Assertiveness and Persuasion

Often, as part of a large organization or even a small business, you will be required to participate in business or planning meetings. Many people are concerned about how to ensure that their voice will be heard, that their ideas and input will be taken seriously by the group, the boss, supervisors, or subordinates. Getting lost in the shuffle can be stressful and contributes to feelings of loss of control. It is important to learn how to be influential in groups, at work and in your personal life, and how to maximize your impact without being perceived as aggressive or overbearing. Basically this is about being persuasive, which is related to your assertive skills. Two principles can maximize your ability to persuade others when giving your opinion at work, in meetings, on committees, and so on: how to use timing and tact when expressing honest opinions.
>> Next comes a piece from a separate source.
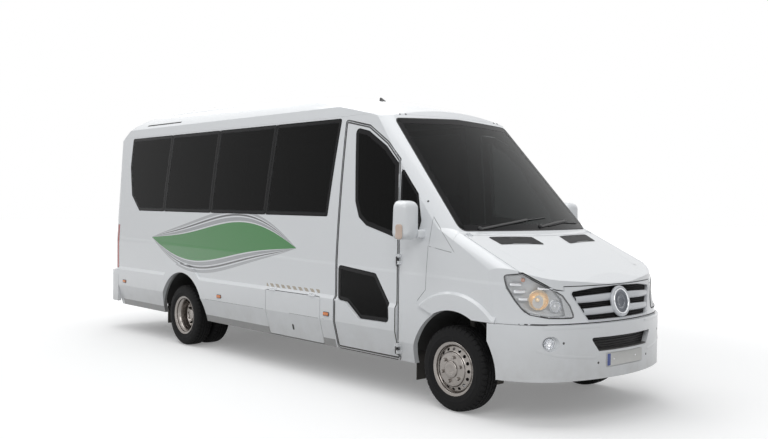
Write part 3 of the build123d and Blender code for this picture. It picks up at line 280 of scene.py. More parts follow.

Timing involves several issues. First of all, you have to decide where your priorities lie. Otherwise you run the risk of being assertive just for the sake of being assertive, and talking too much and too long. The result could be that others would view you as being on an ego trip and tune you out. You want to save your assertive efforts for those points that are really important to you. Observations of groups indicate that it is usually more effective to express an opinion after one-third to one-half of the group participants or committee members have already voiced their positions. By that point the members have a good sense of the group's general position and can address themselves to the points being raised, but this timing reduces the chance that group members will have already made up their minds before you speak up.